*Aim*
Each line from the beginning of the data below through the line containing "of limonite gossan." should be repeated exactly, please.
────────────────
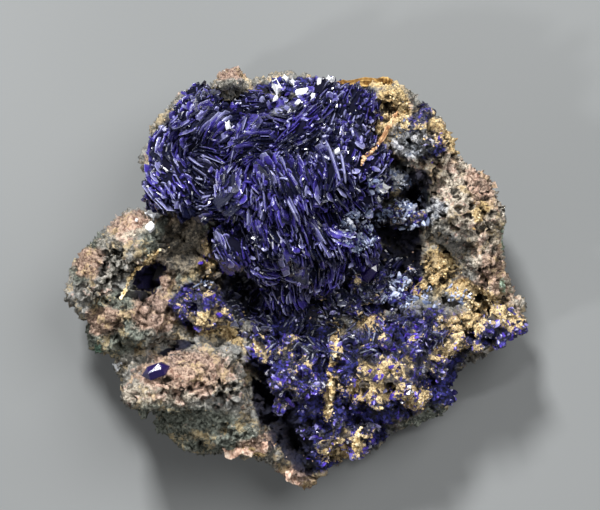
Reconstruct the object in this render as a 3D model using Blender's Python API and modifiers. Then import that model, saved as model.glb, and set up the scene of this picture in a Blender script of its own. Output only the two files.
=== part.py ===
"""Azurite specimen: rosettes of bladed azurite grown on a rough piece of limonite gossan.

The specimen lies on its broken flat back with its crystal face up. X runs to the right of the crystal
face, Y to its top and Z up out of it. The origin is at the bottom centre of the whole specimen.
Tables of places and sizes are in millimetres; MM turns them into Blender's metres.
"""

import math
import random

import bmesh
import bpy
from mathutils import Matrix, Vector
from mathutils.bvhtree import BVHTree

MM = 0.001

WIDTH = 64.0  # the whole specimen from its left tip to its right tip, which everything is scaled to
BASE_SINK = 2.0  # how far the rock runs below Z 0 before the flat back is cut
GAP = 0.3  # clearance between the rock and the crystals that sit on it
SEAT_ROOM = 0.9  # clearance between a cluster's hidden core and its seat in the rock

# The rock's outline seen from above, clockwise from its left tip.
OUTLINE = [
    (-32, -1), (-31.5, 2.5), (-28.5, 5), (-24.5, 8.5), (-20.5, 9.5), (-20, 14), (-18, 19.5), (-14, 25),
    (-12, 26.5), (-9, 29), (-6.5, 26), (-3.5, 25.5), (3, 28), (6.5, 26.5), (11, 27.5), (14, 26.5),
    (17.5, 23.5), (22, 18.5), (26, 14.5), (28.5, 9), (28, 5.5), (29, 0.5), (32, -5.5), (31, -8),
    (26, -10.5), (22, -14.5), (19.5, -20), (11, -22), (8.5, -24.5), (4, -27), (1, -28.5), (-5.5, -25),
    (-14.5, -24.5), (-17.5, -22), (-22, -17.5), (-25, -15), (-24.5, -12), (-27.5, -10), (-29.5, -6.5),
]
# Height of each level of the rock's body and its outline's share of full size.
BODY_LEVELS = [(-BASE_SINK, 0.5), (2.5, 0.76), (7, 0.95), (11, 0.985), (14, 0.9)]

# The rock's lumps: centre, half sizes along X, Y and Z, and turn about Z in degrees.
LUMPS = {
    "left_knob": ((-27, -1, 12), (4.5, 5, 7.5), 0),
    "left_top": ((-22, 4.5, 13), (6.5, 4.5, 8.5), 20),
    "left_middle": ((-21.5, -4.5, 12), (6.5, 5.5, 8.5), 30),
    "left_skirt": ((-25, -7.5, 9), (4, 3.5, 7), 0),
    "foot_main": ((-15, -13.5, 15), (8.5, 5, 12), 5),
    "foot_brow": ((-16, -16.5, 20), (9, 2, 4.5), -6),
    "foot_face": ((-11.5, -19.5, 11), (8, 4.5, 10), -8),
    "foot_shoulder": ((-8.5, -15, 15), (3, 4.5, 9), 25),
    "foot_heel": ((-7, -21, 13), (4, 3, 8), -20),
    "foot_toe": ((-0.5, -26, 7), (4, 2, 6), -25),
    "left_wall": ((-14.5, 6, 11.5), (5, 7.5, 9), 0),
    "top_knob": ((-9, 26, 17), (3, 2.5, 8), 0),
    "top_rim": ((0.5, 25, 16), (7, 2.5, 9), 0),
    "top_right_rim": ((12, 24, 16), (4, 3, 10), -20),
    "shoulder": ((17, 17.5, 15), (4.5, 6, 11), 30),
    "ridge": ((22.5, 9.5, 13), (5.5, 7, 11), 30),
    "flank": ((25, 2.5, 11.5), (4, 6, 9), 10),
    "right_foot": ((28, -4.5, 9.5), (3.5, 4, 7), 30),
    "slab_right": ((21.5, -7, 10), (9, 4.5, 9), 10),
    "slab_middle": ((11.5, -12.5, 9.5), (10.5, 8.5, 11), 0),
    "slab_left": ((0.5, -12.5, 8), (7.5, 7, 10), 0),
    "slab_low": ((6.5, -20.5, 7.5), (6, 4.5, 8), 0),
    "slab_edge": ((16, -16.5, 7), (5, 4, 7), 0),
    "heart": ((-1, 12, 11), (16.5, 13, 9), 0),
    "left_shoulder": ((-13.5, 17, 11.5), (7.5, 9, 8.5), 0),
    "pocket_lump": ((-12.5, -3.5, 11), (4.5, 4.5, 8), 0),
}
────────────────
*Solution to this task*
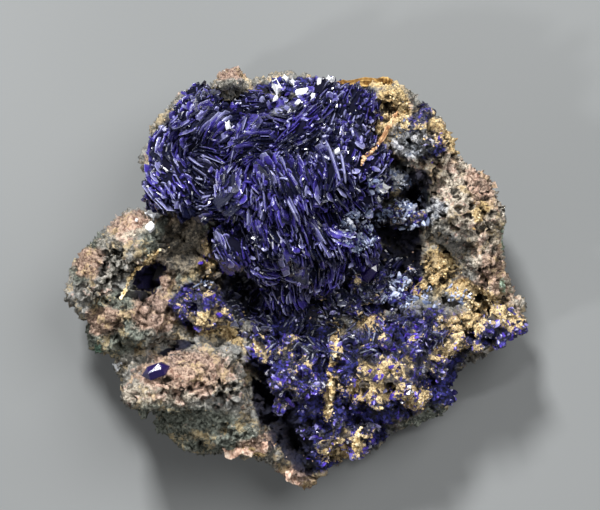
Reconstruct the object in this render as a 3D model using Blender's Python API and modifiers. Then import that model, saved as model.glb, and set up the scene of this picture in a Blender script of its own. Output only the two files.
=== part.py ===
"""Azurite specimen: rosettes of bladed azurite grown on a rough piece of limonite gossan.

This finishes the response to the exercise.